PROBLEM » Please copy the lines below exactly, from the first one through the line showing "bead_fillet = 0.4".
[START RAW DATA]
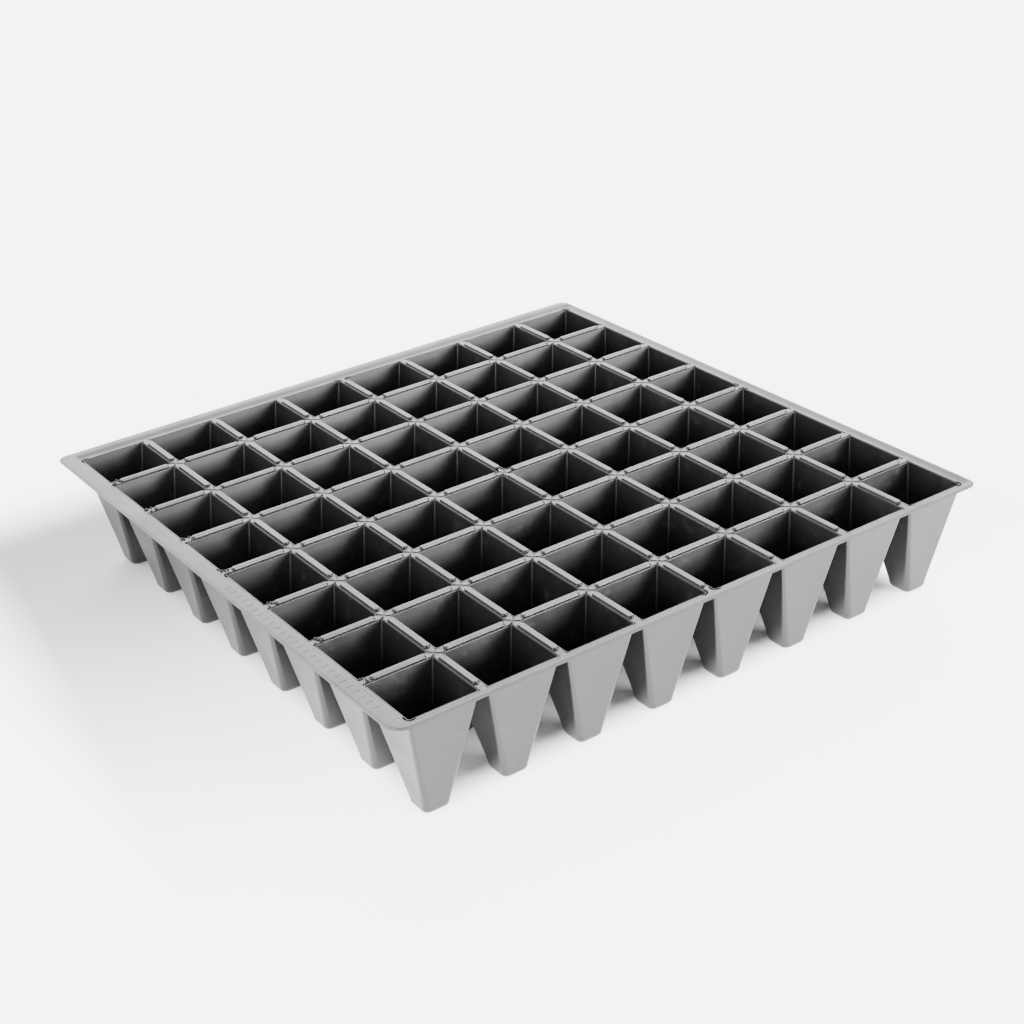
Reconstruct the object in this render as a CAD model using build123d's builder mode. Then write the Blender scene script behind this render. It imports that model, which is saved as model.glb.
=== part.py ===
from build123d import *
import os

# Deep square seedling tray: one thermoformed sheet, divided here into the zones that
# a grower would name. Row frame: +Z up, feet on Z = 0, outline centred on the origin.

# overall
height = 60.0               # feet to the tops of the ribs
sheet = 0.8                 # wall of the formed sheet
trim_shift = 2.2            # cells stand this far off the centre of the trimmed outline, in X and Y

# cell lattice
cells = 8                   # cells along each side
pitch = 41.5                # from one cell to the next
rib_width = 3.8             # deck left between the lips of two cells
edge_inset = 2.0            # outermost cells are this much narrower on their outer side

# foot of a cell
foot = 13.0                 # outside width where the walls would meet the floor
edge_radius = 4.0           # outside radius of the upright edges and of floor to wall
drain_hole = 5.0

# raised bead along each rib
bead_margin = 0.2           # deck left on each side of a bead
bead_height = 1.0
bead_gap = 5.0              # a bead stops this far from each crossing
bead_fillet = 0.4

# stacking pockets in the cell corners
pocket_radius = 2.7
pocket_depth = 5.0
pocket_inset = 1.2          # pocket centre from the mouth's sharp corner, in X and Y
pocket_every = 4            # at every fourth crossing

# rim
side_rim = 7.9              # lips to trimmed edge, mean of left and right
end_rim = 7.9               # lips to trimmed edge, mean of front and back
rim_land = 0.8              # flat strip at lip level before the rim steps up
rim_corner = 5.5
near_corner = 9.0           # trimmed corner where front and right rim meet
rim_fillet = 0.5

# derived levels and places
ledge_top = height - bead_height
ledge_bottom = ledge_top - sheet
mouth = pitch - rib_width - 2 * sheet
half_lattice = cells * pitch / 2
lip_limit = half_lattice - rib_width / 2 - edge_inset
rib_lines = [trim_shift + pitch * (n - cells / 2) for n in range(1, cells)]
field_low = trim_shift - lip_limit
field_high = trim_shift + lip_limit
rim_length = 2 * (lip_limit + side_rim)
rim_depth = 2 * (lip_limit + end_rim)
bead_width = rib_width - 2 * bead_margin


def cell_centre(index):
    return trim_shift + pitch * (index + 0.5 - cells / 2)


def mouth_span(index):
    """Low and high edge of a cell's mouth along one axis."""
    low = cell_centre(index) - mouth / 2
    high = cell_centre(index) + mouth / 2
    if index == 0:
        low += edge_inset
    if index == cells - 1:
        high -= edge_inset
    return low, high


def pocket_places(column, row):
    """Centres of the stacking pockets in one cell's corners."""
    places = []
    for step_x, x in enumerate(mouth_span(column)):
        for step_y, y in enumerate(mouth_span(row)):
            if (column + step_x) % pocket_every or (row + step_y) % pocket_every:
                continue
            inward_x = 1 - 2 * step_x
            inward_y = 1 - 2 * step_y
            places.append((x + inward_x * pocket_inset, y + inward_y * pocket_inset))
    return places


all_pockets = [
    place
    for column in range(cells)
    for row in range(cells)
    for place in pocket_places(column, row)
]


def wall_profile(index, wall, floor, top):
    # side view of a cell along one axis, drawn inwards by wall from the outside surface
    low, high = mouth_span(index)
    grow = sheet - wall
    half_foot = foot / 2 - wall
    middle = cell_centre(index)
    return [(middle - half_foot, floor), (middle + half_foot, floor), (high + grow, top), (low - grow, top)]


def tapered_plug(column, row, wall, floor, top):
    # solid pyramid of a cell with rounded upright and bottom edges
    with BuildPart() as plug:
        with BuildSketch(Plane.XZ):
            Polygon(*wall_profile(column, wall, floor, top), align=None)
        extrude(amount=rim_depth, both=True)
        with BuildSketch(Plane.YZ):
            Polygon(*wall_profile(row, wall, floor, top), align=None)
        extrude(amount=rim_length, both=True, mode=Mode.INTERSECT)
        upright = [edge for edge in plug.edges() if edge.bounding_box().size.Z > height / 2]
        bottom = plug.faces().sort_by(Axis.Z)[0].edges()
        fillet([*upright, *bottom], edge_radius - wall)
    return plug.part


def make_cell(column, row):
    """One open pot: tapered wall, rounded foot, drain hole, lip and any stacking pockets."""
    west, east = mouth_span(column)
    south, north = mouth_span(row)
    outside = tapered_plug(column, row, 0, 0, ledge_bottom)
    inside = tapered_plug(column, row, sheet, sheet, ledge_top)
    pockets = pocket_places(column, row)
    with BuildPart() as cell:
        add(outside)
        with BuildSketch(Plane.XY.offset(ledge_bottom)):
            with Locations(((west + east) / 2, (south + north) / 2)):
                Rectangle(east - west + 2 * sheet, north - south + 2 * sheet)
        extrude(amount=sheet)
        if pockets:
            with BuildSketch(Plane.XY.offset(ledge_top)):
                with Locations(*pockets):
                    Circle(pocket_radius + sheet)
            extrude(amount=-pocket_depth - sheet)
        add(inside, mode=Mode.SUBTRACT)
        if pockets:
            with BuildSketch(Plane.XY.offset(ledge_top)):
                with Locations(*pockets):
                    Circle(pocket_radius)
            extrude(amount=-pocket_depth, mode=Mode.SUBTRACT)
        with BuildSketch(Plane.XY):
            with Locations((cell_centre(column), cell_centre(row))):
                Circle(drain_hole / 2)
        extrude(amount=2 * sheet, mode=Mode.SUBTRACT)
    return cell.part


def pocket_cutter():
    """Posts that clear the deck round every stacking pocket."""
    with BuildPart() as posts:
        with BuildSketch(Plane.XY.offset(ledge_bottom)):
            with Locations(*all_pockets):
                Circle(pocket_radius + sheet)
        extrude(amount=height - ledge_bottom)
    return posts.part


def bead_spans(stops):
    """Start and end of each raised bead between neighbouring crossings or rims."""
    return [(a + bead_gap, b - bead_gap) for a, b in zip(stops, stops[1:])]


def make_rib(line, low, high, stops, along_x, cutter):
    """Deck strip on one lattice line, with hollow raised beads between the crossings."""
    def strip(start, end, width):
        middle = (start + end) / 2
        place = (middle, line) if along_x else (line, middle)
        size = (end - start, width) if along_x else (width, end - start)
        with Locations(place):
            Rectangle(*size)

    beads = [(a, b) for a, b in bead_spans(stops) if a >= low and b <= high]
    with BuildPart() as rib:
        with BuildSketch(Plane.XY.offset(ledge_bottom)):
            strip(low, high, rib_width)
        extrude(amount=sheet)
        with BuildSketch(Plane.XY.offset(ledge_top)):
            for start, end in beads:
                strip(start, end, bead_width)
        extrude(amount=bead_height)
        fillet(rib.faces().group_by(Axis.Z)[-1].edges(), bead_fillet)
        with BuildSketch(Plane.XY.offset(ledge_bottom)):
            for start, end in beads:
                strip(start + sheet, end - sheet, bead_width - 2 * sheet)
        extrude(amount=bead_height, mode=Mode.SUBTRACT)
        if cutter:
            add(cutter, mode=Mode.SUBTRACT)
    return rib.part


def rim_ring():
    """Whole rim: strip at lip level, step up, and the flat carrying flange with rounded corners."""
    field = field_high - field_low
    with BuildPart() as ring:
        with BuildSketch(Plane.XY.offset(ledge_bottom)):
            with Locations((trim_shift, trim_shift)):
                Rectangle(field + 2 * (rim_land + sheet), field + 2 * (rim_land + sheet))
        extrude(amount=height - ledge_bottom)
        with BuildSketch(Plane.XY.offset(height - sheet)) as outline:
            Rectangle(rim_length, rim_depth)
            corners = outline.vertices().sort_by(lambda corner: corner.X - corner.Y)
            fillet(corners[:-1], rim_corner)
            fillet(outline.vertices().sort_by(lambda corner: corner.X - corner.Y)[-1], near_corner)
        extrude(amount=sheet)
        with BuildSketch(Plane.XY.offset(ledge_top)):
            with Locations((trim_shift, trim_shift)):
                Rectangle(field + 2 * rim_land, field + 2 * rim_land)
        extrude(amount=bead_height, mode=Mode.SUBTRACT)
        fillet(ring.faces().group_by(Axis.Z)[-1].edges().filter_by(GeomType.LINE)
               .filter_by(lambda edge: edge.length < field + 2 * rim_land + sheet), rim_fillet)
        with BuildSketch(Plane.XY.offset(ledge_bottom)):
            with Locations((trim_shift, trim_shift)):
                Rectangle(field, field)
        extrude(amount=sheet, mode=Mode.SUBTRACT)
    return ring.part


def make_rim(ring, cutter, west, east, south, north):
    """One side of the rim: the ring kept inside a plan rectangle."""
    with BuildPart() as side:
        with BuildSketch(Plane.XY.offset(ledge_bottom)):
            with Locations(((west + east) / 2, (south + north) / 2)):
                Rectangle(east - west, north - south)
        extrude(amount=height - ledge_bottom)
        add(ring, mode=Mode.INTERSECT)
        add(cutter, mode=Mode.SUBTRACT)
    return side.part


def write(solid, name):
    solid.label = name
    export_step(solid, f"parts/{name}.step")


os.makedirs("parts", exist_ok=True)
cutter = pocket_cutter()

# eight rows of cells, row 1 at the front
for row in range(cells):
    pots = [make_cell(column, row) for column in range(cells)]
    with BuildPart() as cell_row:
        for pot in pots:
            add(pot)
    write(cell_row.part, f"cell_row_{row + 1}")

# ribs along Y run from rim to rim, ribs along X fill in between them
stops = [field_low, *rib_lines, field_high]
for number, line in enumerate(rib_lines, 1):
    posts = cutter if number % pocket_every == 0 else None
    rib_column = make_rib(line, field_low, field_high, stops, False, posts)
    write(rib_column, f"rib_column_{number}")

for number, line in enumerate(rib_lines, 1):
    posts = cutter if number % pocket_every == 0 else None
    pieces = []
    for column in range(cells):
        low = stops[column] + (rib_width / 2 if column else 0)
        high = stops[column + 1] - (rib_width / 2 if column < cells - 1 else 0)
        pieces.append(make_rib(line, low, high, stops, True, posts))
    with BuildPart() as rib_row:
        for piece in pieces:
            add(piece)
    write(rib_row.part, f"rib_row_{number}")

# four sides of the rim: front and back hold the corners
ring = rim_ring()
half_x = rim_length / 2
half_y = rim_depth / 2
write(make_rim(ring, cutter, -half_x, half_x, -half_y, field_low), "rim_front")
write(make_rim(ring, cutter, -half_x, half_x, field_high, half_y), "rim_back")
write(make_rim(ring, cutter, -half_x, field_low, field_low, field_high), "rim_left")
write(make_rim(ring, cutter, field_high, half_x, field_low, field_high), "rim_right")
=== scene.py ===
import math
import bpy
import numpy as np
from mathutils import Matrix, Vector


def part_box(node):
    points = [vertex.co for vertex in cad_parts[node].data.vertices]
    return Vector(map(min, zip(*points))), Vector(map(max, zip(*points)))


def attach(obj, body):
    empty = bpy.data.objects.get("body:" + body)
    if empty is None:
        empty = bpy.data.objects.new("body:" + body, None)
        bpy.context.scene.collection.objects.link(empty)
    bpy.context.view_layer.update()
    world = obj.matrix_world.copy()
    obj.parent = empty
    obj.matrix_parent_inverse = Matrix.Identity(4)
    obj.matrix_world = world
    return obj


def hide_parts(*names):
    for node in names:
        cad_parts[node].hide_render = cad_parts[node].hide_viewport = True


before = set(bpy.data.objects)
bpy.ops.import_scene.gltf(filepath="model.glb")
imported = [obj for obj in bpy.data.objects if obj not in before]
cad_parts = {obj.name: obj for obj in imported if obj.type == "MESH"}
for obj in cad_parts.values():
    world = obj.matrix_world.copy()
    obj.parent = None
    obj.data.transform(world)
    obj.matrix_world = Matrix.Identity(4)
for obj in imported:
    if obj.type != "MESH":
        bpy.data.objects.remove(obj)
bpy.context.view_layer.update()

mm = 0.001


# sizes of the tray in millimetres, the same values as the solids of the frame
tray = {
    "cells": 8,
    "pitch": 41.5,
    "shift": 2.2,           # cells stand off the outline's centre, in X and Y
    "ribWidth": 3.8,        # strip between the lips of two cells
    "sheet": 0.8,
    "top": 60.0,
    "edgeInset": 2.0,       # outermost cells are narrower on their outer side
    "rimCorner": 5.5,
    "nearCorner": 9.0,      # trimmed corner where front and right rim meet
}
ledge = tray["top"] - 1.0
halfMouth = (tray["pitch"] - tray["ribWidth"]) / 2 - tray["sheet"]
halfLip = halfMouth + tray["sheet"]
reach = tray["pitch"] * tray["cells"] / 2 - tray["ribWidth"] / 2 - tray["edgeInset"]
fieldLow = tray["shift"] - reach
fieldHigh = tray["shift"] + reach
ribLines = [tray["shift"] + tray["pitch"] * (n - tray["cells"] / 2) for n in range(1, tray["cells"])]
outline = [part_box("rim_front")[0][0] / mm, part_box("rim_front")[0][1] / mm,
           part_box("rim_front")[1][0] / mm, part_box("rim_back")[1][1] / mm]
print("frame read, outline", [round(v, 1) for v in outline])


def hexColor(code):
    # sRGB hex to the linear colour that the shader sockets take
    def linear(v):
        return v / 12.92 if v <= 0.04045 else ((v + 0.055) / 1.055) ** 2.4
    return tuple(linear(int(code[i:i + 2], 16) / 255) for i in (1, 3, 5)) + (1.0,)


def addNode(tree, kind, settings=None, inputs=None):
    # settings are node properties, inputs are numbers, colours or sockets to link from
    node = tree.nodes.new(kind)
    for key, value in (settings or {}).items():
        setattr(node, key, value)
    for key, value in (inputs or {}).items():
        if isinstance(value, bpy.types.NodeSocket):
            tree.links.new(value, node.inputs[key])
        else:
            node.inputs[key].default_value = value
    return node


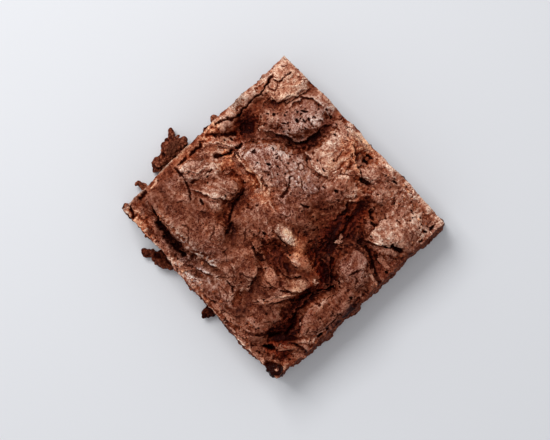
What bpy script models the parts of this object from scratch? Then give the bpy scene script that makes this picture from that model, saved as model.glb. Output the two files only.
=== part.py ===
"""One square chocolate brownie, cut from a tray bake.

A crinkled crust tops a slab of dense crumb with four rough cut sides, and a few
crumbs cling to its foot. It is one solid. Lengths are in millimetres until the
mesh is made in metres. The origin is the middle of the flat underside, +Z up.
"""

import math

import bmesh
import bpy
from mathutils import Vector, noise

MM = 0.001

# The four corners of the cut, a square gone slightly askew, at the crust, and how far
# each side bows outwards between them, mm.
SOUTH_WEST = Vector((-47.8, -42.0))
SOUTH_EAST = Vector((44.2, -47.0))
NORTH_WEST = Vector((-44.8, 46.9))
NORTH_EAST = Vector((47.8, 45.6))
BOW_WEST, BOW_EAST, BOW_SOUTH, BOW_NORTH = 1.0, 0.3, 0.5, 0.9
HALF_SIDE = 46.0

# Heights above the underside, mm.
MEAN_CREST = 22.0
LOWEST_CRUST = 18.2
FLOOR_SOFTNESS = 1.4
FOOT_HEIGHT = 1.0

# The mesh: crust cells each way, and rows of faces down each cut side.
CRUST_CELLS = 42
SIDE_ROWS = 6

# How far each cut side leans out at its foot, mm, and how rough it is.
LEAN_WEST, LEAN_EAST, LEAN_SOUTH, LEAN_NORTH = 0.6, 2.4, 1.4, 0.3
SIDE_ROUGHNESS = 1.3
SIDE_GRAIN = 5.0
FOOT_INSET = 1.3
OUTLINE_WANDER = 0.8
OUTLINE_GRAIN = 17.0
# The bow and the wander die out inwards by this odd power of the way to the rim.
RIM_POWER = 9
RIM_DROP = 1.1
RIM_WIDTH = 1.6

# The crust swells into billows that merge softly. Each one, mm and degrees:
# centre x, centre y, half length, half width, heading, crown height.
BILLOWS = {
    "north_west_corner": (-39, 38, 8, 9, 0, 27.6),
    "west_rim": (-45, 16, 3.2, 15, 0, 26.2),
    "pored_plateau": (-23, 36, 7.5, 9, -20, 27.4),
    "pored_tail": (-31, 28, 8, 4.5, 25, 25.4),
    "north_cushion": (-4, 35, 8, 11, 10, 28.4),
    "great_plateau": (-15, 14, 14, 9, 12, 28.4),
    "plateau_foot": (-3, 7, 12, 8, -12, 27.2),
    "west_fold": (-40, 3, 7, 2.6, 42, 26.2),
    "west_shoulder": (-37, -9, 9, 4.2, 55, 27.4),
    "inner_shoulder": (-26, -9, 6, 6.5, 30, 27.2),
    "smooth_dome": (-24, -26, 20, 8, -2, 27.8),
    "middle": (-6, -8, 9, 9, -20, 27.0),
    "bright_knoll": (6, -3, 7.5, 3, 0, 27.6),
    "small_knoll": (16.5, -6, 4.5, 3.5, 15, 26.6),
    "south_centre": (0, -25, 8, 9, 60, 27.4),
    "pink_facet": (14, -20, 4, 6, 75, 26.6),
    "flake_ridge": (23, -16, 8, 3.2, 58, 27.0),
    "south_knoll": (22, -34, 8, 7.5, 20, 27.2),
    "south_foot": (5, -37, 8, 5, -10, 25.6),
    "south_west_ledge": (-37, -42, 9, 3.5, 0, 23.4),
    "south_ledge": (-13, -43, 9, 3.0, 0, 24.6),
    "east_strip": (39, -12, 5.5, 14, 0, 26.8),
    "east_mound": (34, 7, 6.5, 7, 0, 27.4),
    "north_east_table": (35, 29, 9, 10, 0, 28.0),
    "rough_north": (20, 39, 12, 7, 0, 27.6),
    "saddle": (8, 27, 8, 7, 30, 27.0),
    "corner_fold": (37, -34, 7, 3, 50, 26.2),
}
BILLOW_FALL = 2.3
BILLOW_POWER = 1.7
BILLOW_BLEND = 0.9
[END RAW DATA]
WRITTEN ANSWER »
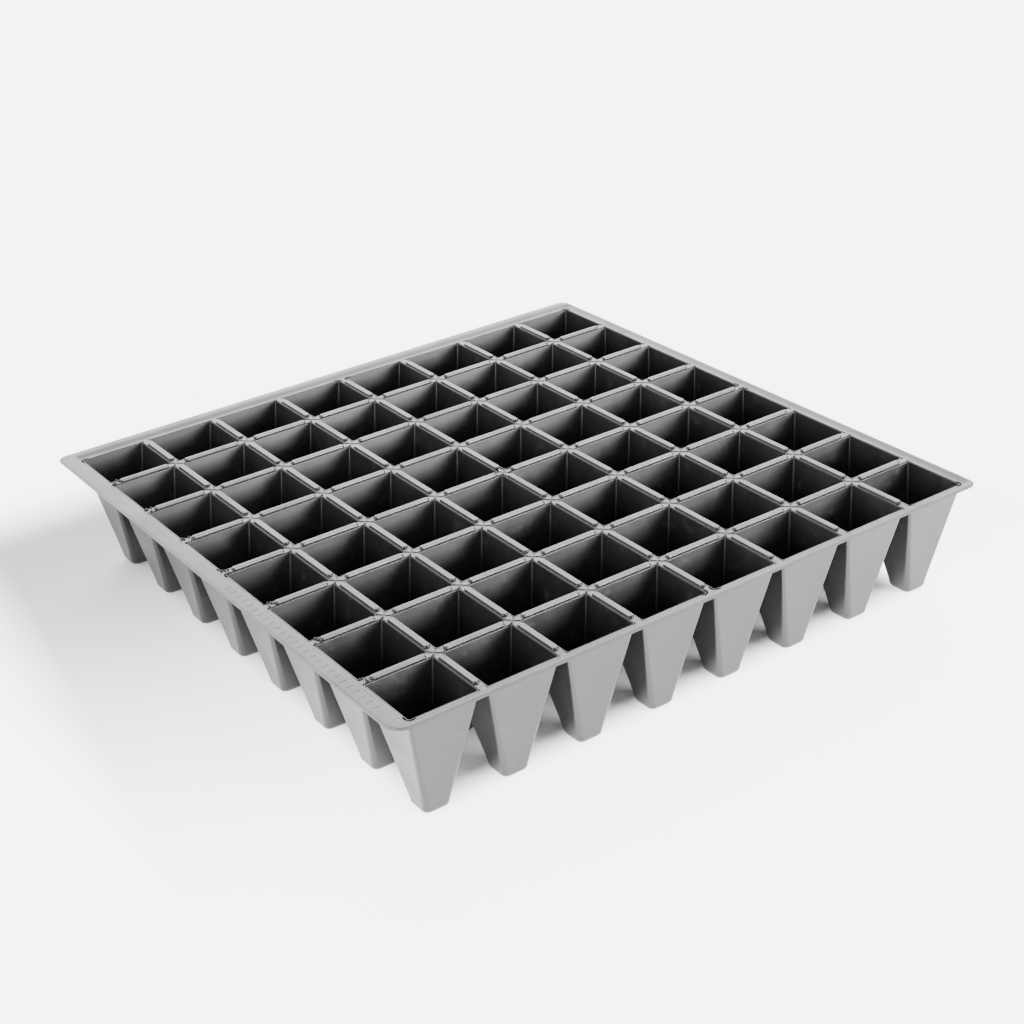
Reconstruct the object in this render as a CAD model using build123d's builder mode. Then write the Blender scene script behind this render. It imports that model, which is saved as model.glb.
=== part.py ===
from build123d import *
import os

# Deep square seedling tray: one thermoformed sheet, divided here into the zones that
# a grower would name. Row frame: +Z up, feet on Z = 0, outline centred on the origin.

# overall
height = 60.0               # feet to the tops of the ribs
sheet = 0.8                 # wall of the formed sheet
trim_shift = 2.2            # cells stand this far off the centre of the trimmed outline, in X and Y

# cell lattice
cells = 8                   # cells along each side
pitch = 41.5                # from one cell to the next
rib_width = 3.8             # deck left between the lips of two cells
edge_inset = 2.0            # outermost cells are this much narrower on their outer side

# foot of a cell
foot = 13.0                 # outside width where the walls would meet the floor
edge_radius = 4.0           # outside radius of the upright edges and of floor to wall
drain_hole = 5.0

# raised bead along each rib
bead_margin = 0.2           # deck left on each side of a bead
bead_height = 1.0
bead_gap = 5.0              # a bead stops this far from each crossing
bead_fillet = 0.4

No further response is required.